Curious how your own town did? You can pull the daily high for any US city on any date — including every day of this June — with our weather-on-this-day lookup on the homepage. And for the all-time context behind these numbers, see every state's hottest June on record and the hottest temperatures ever recorded.
Frequently Asked Questions
Was June 2026 hotter than normal?▾
It depends where you were. June 2026 was a top-5 hottest June on record for Boston (+4.6°F above its 56-year average), Miami, Philadelphia and Washington DC, and it ran 3°F+ above normal from Seattle to Portland. But Texas and the Midwest were near or below normal — San Antonio finished 1.6°F below average and Memphis 1.7°F below. The heat concentrated on the East Coast and the West, not the middle of the country.

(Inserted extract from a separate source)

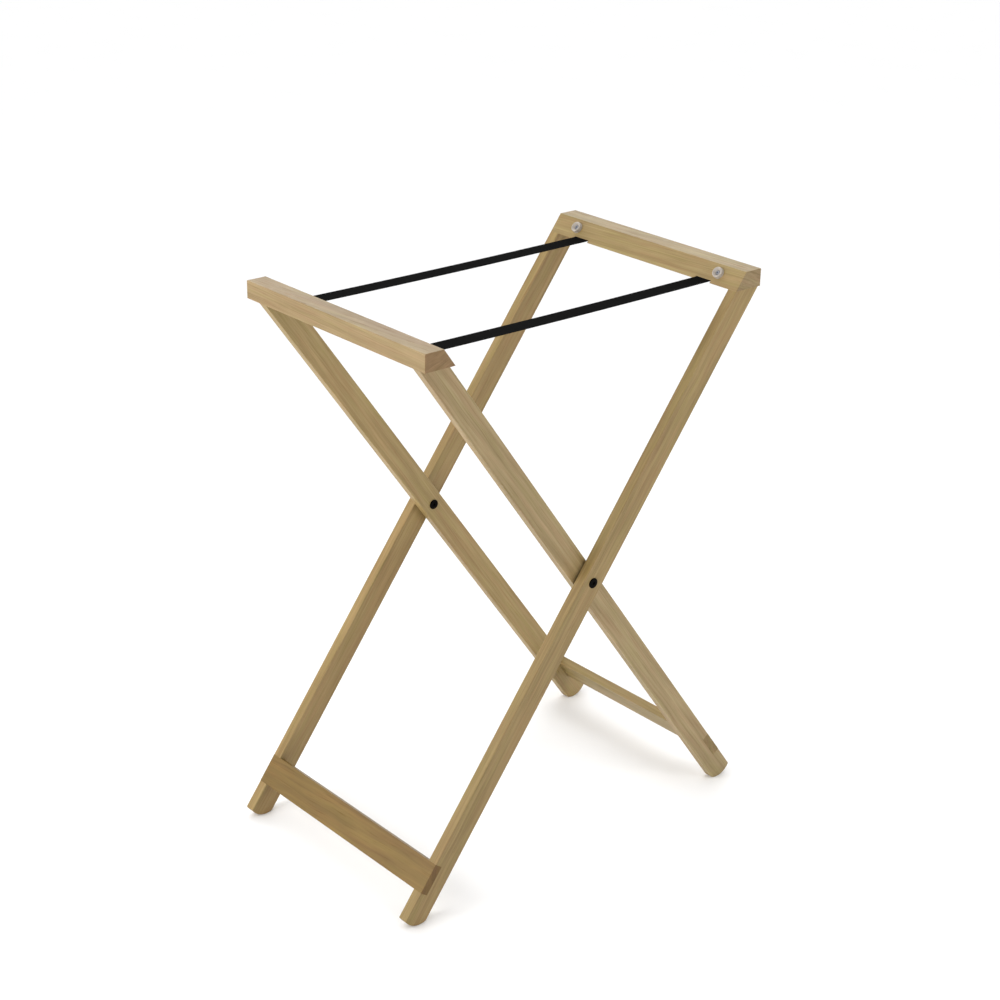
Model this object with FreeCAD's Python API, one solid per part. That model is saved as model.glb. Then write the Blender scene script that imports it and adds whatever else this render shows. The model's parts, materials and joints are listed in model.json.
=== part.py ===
"""Folding rack: two hinged wooden frames, one inside the other, held open by two webbing straps.

Millimetres, +Z up. The floor is z = 0 and the pivot axis runs along Y above the origin.
The inner frame has its top rail on -X and its feet on +X; the outer frame is the other way round.
"""
import FreeCAD, Part
import math
import os
from FreeCAD import Vector

os.makedirs("parts", exist_ok=True)

# ---------------------------------------------------------------- driving dimensions
overall_height = 756.0
leg_angle = math.radians(36.4)      # lean of each leg from upright, rack fully open
rail_length = 350.0
rail_height = 23.0
rail_top_width = 28.0
leg_width = 33.0
leg_thickness = 14.0
side_gap = 2.5                      # between an outer leg and the inner leg beside it

foot_radius = 26.0                  # rolling radius of the rounded foot
foot_centre_along = 460.0           # from the pivot, down the leg
foot_centre_offset = 5.5            # from the leg's centreline, towards its upper face

stretcher_along = 403.5             # pivot to the stretcher's upper edge, down the leg
stretcher_width = 40.0
stretcher_thickness = 12.0

strap_width = 25.0
strap_thickness = 1.5
strap_centre = 115.0                # from the middle of the rail
strap_play = 0.05                   # above and below the strap inside its notch
notch_depth = 3.0
notch_length = 36.0                 # from the rail's bottom inner edge outwards
notch_side_play = 0.5
strap_hold = 32.0                   # length of strap inside the notch

clamp_length = 20.0
clamp_width = 24.0
clamp_thickness = 1.2
clamp_corner_radius = 2.0
clamp_setback = 8.0                 # from the rail's bottom inner edge
clamp_screw_spacing = 13.0
clamp_screw_length = 14.0
clamp_screw_head_radius = 3.4
clamp_screw_head_height = 1.9
clamp_screw_crown_height = 0.9      # the sloping part of the head
clamp_screw_crown_inset = 1.1

bumper_base_radius = 7.5
bumper_top_radius = 7.2
bumper_height = 5.5
bumper_round = 1.2                  # round the top edge
bumper_half_spacing = 133.0         # from the middle of the pair
bumper_shift = 2.0                  # the pair sits this far from the middle of the rail, to the front
bumper_rise = 15.9                  # up the rail's sloping face from its bottom edge
bumper_well_radius = 3.3            # the sunk seat of the screw head
bumper_well_depth = 4.2
bumper_dish_radius = 5.8            # the well opens out to this at its mouth
bumper_dish_depth = 2.9             # of the sloping part of the well
bumper_hole_play = 0.2
bumper_screw_head_radius = 3.0
bumper_screw_head_height = 1.7
bumper_screw_crown_height = 0.8     # the sloping part of the head
bumper_screw_crown_inset = 0.7
bumper_screw_length = 14.0          # below the head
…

Which US city had its hottest June in 2026?▾
No major city set an outright June record, but four came within a hair. Boston, Miami, Philadelphia and Washington DC each recorded a top-5 hottest June in 57 years of data. Boston had the largest anomaly of any city we analyzed, running 4.6°F above its 1970–2025 June average.
How hot did it get in June 2026?▾
Phoenix hit 111°F and averaged 90°F or hotter on all 30 days of June. Las Vegas reached 109°F, El Paso 107°F. In the East, Washington DC touched 100°F on June 12 and Philadelphia hit 98°F. The month then ended with a major heat dome that pushed DC to 102°F, Philadelphia to 103°F and Boston to 101°F over the July 4th weekend, breaking records that in DC dated to 1872.
Why was the Northeast so hot in June 2026 when Texas was not?▾
A persistent upper-level ridge parked over the eastern US and another over the West, while a trough kept the south-central states cooler and stormier. That pattern — enhanced by a developing El Niño — funneled the heat toward the coasts and the Desert Southwest and left the Plains and Midwest closer to average.